Il vint cependant, et me trouva avec une fièvre maligne. Il eut d’abord une fort mauvaise opinion de ma maladie : les domestiques qui étaient auprès de moi s’en aperçurent, et ne me la laissèrent pas ignorer. On m’annonça, dans le même temps, que le curé de Maisons, qui s’intéressait à ma santé, et qui ne craignait point la petite vérole, demandait s’il pouvait me voir sans m’incommoder : je le fis entrer aussitôt, je me confessai, et je fis mon testament, qui, comme vous croyez bien, ne fut pas long. Après cela j’attendis la mort avec assez de tranquillité, non toutefois sans regretter de n’avoir pas mis la dernière main à mon poëme et à Mariamne, ni sans être un peu fâché de quitter mes amis de si bonne heure. Cependant M. de Gervasi ne m’abandonnait pas d’un moment ; il étudiait en moi, avec attention, tous les mouvements de la nature ; il ne me donnait rien à prendre sans m’en dire la raison ; il me laissait entrevoir le danger, et il me montrait clairement le remède : ses raisonnements portaient la conviction et la confiance dans mon esprit, méthode bien nécessaire à un médecin auprès de son malade, puisque l’espérance de guérir est déjà la moitié de la guérison. Il fut obligé de me faire prendre huit fois l’émétique, et, au lieu des cordiaux qu’on donne ordinairement dans cette maladie, il me fit boire deux cents pintes de limonade. Cette conduite, qui vous semblera extraordinaire, était la seule qui pouvait me sauver la vie ; toute autre route me conduisait à une mort infaillible, et je suis persuadé que la plupart de ceux qui sont morts de cette redoutable maladie vivraient encore s’ils avaient été traités comme moi.

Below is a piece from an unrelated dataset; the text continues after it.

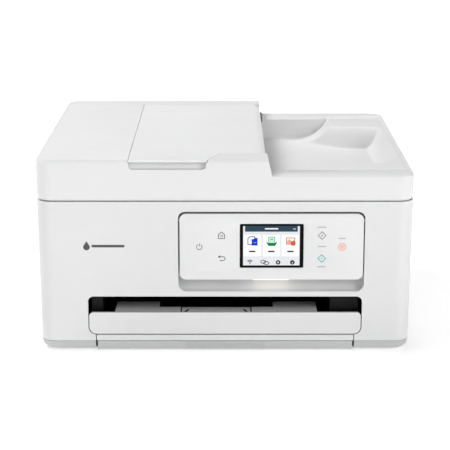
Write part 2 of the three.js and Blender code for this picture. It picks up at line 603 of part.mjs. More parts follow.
const makeDocumentTray = () => {
  const right = FEEDER_X - 0.1;
  const plate = alongZ(trayOutline(0), COVER_Z, HEIGHT);
  const knuckle = box(28, right, TRAY_FRONT, TRAY_BACK, 191.6, HEIGHT);
  const flange = box(right - 2.4, right, TRAY_FRONT, TRAY_BACK, 183.4, 196);
  const bevel = alongY(outline([[33, HEIGHT + 0.01], [right + 0.2, 193.4], [60, 193.4], [60, 199], [33, 199]]),
    -200, 200);
  return cut(join(plate, knuckle, flange), bevel);
};
place('document_tray', makeDocumentTray(), WHITE);

const makeDocumentGuide = (side) => {
  const face = side * LETTER_HALF;
  const outer = face + side * 1.8;
  const inner = face - side * 18;
  const span = (a, b) => [Math.min(a, b), Math.max(a, b)];
  return join(
    box(-76, -14, ...span(face, outer), 188.2, 194.4),
    box(-70, -20, ...span(outer, inner), 193.2, 194.4));
};
place('document_guide_front', makeDocumentGuide(-1), WHITE);
place('document_guide_rear', makeDocumentGuide(1), WHITE);

// ---------------------------------------------------------------- chassis and rail
const CHASSIS_SIDE = 177.5;
const RAIL = { x: 176, y0: 62, y1: 64, z0: 66, z1: 116 };
const PULLEY = { r: 6, z: 95, left: -165, right: 168, y0: 57.4, y1: 60.6 };

const makeChassis = () => {
  const deck = cut(
    box(-CHASSIS_SIDE - 1, CHASSIS_SIDE + 1, -50, 165, 17.6, 19.4),
    box(-27, 27, 34, 104, 16, 21),
    box(GEAR_X[0] - 3, GEAR_X[1] + 3, -78, 62, 16, 21));
  const sides = [-1, 1].map((side) => {
    const a = side * CHASSIS_SIDE;
    const b = side * (CHASSIS_SIDE + 3);
    return box(Math.min(a, b), Math.max(a, b), -60, 165, 17.6, 118);
  });
  const bores = [FEED_AXIS, EXIT_AXIS].map(({ y, z }) => cylinder('x', 3.4, -190, 190, y, z, 16));
  return cut(join(deck, ...sides), ...bores);
};
place('chassis', makeChassis(), DARK);

const makeCarriageRail = () => {
  const plate = box(-RAIL.x, RAIL.x, RAIL.y0, RAIL.y1, RAIL.z0, RAIL.z1);
  const lip = box(-RAIL.x, RAIL.x, RAIL.y0 - 6, RAIL.y0 + 1, RAIL.z1 - 1.5, RAIL.z1);
  const holes = [PULLEY.left, PULLEY.right].map((x) =>
    cylinder('y', 2.1, RAIL.y0 - 3, RAIL.y1 + 3, x, PULLEY.z, 12));
  return cut(join(plate, lip), ...holes);
};
place('carriage_rail', makeCarriageRail(), STEEL);

const makePlaten = () => {
  const x0 = PAPER_X - 120;
  const x1 = PAPER_X + 120;
  const bed = box(x0, x1, -34, 14, 40, 47);
  const ribs = [];
  for (let x = x0 + 4; x <= x1 - 4; x += 29) {
    ribs.push(box(x - 1, x + 1, -32, 12, 46.5, 51.5));
  }
  return join(bed, ...ribs);
};
place('print_platen', makePlaten(), DARK);

// ---------------------------------------------------------------- ink carriage
const CARRIAGE = { x0: 78, x1: 162, y0: -52, y1: 44, z0: 54.5, z1: 104 };
const BAYS = [[81, 118.6], [121.4, 159]];

const makeCarriage = () => {
  const c = CARRIAGE;
  const body = box(c.x0, c.x1, c.y0, c.y1, c.z0, c.z1);
  const rooms = BAYS.map(([x0, x1]) => box(x0, x1, c.y0 - 1, 32, 60, c.z1 + 1));
  const nozzleWindows = BAYS.map(([x0, x1]) => box(x0 + 10, x1 - 10, -22, 4, 50, 61));
  const bearing = box(98, 142, 43, 55.4, 86, 103);
  return cut(join(body, bearing), ...rooms, ...nozzleWindows);
};
place('carriage', makeCarriage(), INNER_GREY);

const makeCartridge = ([x0, x1]) => {
  const side = 0.5;
  const tank = alongX(outline([
    [-50, 62], [30, 62], [30, 98], [-30, 98], [-50, 86],
  ]), x0 + side, x1 - side);
  const head = box(x0 + 10.6, x1 - 10.6, -21, 3, 55.5, 63);
  return join(tank, head);
};
place('black_cartridge', makeCartridge(BAYS[1]), DARK);
place('colour_cartridge', makeCartridge(BAYS[0]), DARK);

const makePulley = (x) => join(
  cylinder('y', PULLEY.r, PULLEY.y0 - 0.2, PULLEY.y1 + 0.2, x, PULLEY.z),
  cylinder('y', 1.6, PULLEY.y1, 65.4, x, PULLEY.z, 12));
place('motor_pulley', makePulley(PULLEY.left), GEAR_NYLON);
place('idler_pulley', makePulley(PULLEY.right), GEAR_NYLON);

const beltOutline = (radius) => {
  const shape = new THREE.Shape();
  shape.moveTo(PULLEY.left, PULLEY.z - radius);
  shape.lineTo(PULLEY.right, PULLEY.z - radius);
  shape.absarc(PULLEY.right, PULLEY.z, radius, -Math.PI / 2, Math.PI / 2);
  shape.lineTo(PULLEY.left, PULLEY.z + radius);
  shape.absarc(PULLEY.left, PULLEY.z, radius, Math.PI / 2, Math.PI * 1.5);
  return shape;
};
place('drive_belt', cut(
  alongY(beltOutline(PULLEY.r + 1.5), PULLEY.y0, PULLEY.y1, 8),
  alongY(beltOutline(PULLEY.r + 0.35), PULLEY.y0 - 1, PULLEY.y1 + 1, 8)), RUBBER);
place('carriage_motor', join(
  cylinder('y', 13, 66, 94, PULLEY.left + 2, PULLEY.z),
  cylinder('y', 5, 93, 97, PULLEY.left + 2, PULLEY.z, 14)), STEEL);

// ---------------------------------------------------------------- rollers and gears
const PITCH_ANGLE = 2 * Math.PI / WHEEL_TEETH;
const gearOutline = (teeth, phase) => {
  const radius = MODULE * teeth / 2;
  const tip = radius + 0.75 * MODULE;
  const root = radius - 1.05 * MODULE;
  const pitch = 2 * Math.PI / teeth;
  const points = [];
  for (let tooth = 0; tooth < teeth; tooth += 1) {
    const middle = phase + tooth * pitch;
    for (const [reach, share] of [[root, -0.34], [tip, -0.12], [tip, 0.12], [root, 0.34]]) {
      const angle = middle + share * pitch;
      points.push([reach * Math.cos(angle), reach * Math.sin(angle)]);
    }
  }
  return outline(points);
};
const gear = (teeth, phase, y, z) =>
  alongX(gearOutline(teeth, phase), ...GEAR_X).translate([0, y, z]);

const makeExitRoller = () => {
  const { y, z } = EXIT_AXIS;
  const tyres = [];
  for (let i = -2; i <= 2; i += 1) {
    const x = PAPER_X + i * 44;
    tyres.push(cylinder('x', 5, x - 5, x + 5, y, z, 16));
  }
  return join(cylinder('x', 3, -179.5, 179.5, y, z, 14), ...tyres);
};
place('exit_roller', makeExitRoller(), DARK);
place('feed_roller', join(
  cylinder('x', 3, -179.5, 179.5, FEED_AXIS.y, FEED_AXIS.z, 14),
  cylinder('x', 6, PAPER_X - 116, PAPER_X + 116, FEED_AXIS.y, FEED_AXIS.z)), RUBBER);
[['feed_gear', FEED_AXIS], ['exit_gear', EXIT_AXIS]].forEach(([name, { y, z }]) => {
  place(name, cut(gear(WHEEL_TEETH, PITCH_ANGLE / 2, y, z), cylinder('x', 3.4, -190, -100, y, z, 14)),
    GEAR_NYLON);
});
place('idler_gear', join(
  gear(PINION_TEETH, 0, (FEED_AXIS.y + EXIT_AXIS.y) / 2, FEED_AXIS.z),
  cylinder('x', 2.5, -177, GEAR_X[1], (FEED_AXIS.y + EXIT_AXIS.y) / 2, FEED_AXIS.z, 12)), GEAR_NYLON);

// The motor sits three teeth below the line through the rollers, where a wheel gap meets a pinion tooth.
const MOTOR_ANGLE = -3 * PITCH_ANGLE;
const MOTOR_AXIS = {
  y: FEED_AXIS.y + DRIVE_DISTANCE * Math.cos(MOTOR_ANGLE),
  z: FEED_AXIS.z + DRIVE_DISTANCE * Math.sin(MOTOR_ANGLE),
};
place('feed_pinion', join(
  gear(PINION_TEETH, MOTOR_ANGLE + Math.PI, MOTOR_AXIS.y, MOTOR_AXIS.z),
  cylinder('x', 1.6, GEAR_X[1] - 1, GEAR_X[1] + 2.4, MOTOR_AXIS.y, MOTOR_AXIS.z, 12)), GEAR_NYLON);
place('feed_motor', cylinder('x', 9, -157, -130, MOTOR_AXIS.y, MOTOR_AXIS.z), STEEL);

// ---------------------------------------------------------------- paper pickup
const PICKUP = { pivotY: 88, pivotZ: 36, rollerY: 50, rollerZ: 28.5 };
const makePickupArm = () => {
  const p = PICKUP;
  const slope = Math.atan2(p.pivotZ - p.rollerZ, p.pivotY - p.rollerY);
  const length = Math.hypot(p.pivotY - p.rollerY, p.pivotZ - p.rollerZ);
  const bar = alongX(roundedRect(-5, length + 5, -5, 5, 4.9), PAPER_X - 5, PAPER_X + 1)
    .rotate([slope * 180 / Math.PI, 0, 0]).translate([0, p.rollerY, p.rollerZ]);
  const shaft = cylinder('x', 3, PAPER_X - 14, PAPER_X + 30, p.pivotY, p.pivotZ, 14);
  return cut(join(bar, shaft), cylinder('x', 2.7, -40, 20, p.rollerY, p.rollerZ, 14));
};
place('pickup_arm', makePickupArm(), DARK);
place('pickup_roller', join(
  cylinder('x', 9, PAPER_X + 1.6, PAPER_X + 21, PICKUP.rollerY, PICKUP.rollerZ),
  cylinder('x', 2.3, PAPER_X - 7, PAPER_X + 2, PICKUP.rollerY, PICKUP.rollerZ, 14)), RUBBER);

// ---------------------------------------------------------------- electronics
const makeMainBoard = () => {
  const board = box(-160, -158.4, 100, 168, 64, 136);
  const connector = cut(
    box(USB.x0, USB.x1, 162, 179, USB.z0, USB.z1),
    box(USB.x0 + 1.4, USB.x1 - 1.4, 168, 180, USB.z0 + 1.4, USB.z1 - 1.4));
  const chips = [
    box(-158.6, -155.6, 112, 128, 108, 124),
    box(-158.6, -156.2, 136, 146, 112, 122),
    box(-158.6, -149.6, 106, 118, 72, 80),
    box(-158.6, -147.6, 126, 134, 70, 78),
  ];
  return join(board, connector, ...chips);
};
place('main_board', makeMainBoard(), BOARD_GREEN);

const makePowerSupply = () => cut(
  join(
    box(120, 174, 104, 162, 23, 70),
    box(INLET.x0, INLET.x1, 160, 179, INLET.z0, INLET.z1)),
  alongY(roundedRect(INLET.x0 + 3, INLET.x1 - 3, INLET.z0 + 3, INLET.z1 - 3, 4.9), 166, 180));
place('power_supply', makePowerSupply(), DARK);

export default group;
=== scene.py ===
"""An all-in-one inkjet printer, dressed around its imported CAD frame.

The scene is in metres, +Z up, and the front faces -Y. Shapes are written in millimetres and turned
into metres by MM.
"""
import json
import math

import bmesh
import bpy
import numpy as np
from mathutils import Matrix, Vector


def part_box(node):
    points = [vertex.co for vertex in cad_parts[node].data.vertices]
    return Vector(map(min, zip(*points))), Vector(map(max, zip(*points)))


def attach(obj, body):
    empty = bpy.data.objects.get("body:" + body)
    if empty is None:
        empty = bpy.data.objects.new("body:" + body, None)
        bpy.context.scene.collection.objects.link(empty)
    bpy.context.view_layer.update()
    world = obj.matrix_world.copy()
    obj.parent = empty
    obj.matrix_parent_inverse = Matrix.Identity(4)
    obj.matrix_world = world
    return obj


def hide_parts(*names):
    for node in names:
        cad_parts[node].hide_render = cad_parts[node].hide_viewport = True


MM = 0.001

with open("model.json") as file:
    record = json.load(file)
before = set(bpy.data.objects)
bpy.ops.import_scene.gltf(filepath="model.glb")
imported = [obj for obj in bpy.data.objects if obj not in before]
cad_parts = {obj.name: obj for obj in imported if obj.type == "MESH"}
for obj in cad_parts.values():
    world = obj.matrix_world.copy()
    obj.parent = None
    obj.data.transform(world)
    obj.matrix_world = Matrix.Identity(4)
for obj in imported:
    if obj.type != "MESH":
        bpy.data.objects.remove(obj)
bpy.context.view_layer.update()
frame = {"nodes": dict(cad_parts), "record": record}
record = frame["record"]
SLOT_OF = {row["node"]: row["material_slot"] for row in record["subparts"]}
BODY_OF = {node: body for body, nodes in record["behaviour"]["bodies"].items() for node in nodes}
scene = bpy.context.scene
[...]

Le préjugé populaire abhorre dans la petite vérole la saignée et les médecines ; on ne veut que des cordiaux, on donne du vin au malade ; on lui fait même manger de petites soupes ; et l’erreur triomphe de ce que plusieurs personnes guérissent avec ce régime. On ne songe pas que les seules petites véroles que l’on traite ainsi avec succès sont celles qu’aucun accident funeste m’accompagne, et qui ne sont nullement dangereuses.

La petite vérole, par elle-même, dépouillée de toute circonstance étrangère, n’est qu’une dépuration du sang favorable à la nature, et qui, en nettoyant le corps de ce qu’il a d’impur, lui prépare une santé vigoureuse. Qu’une telle petite vérole soit traitée ou non avec des cordiaux, qu’on purge ou qu’on ne purge point, on en guérit sûrement.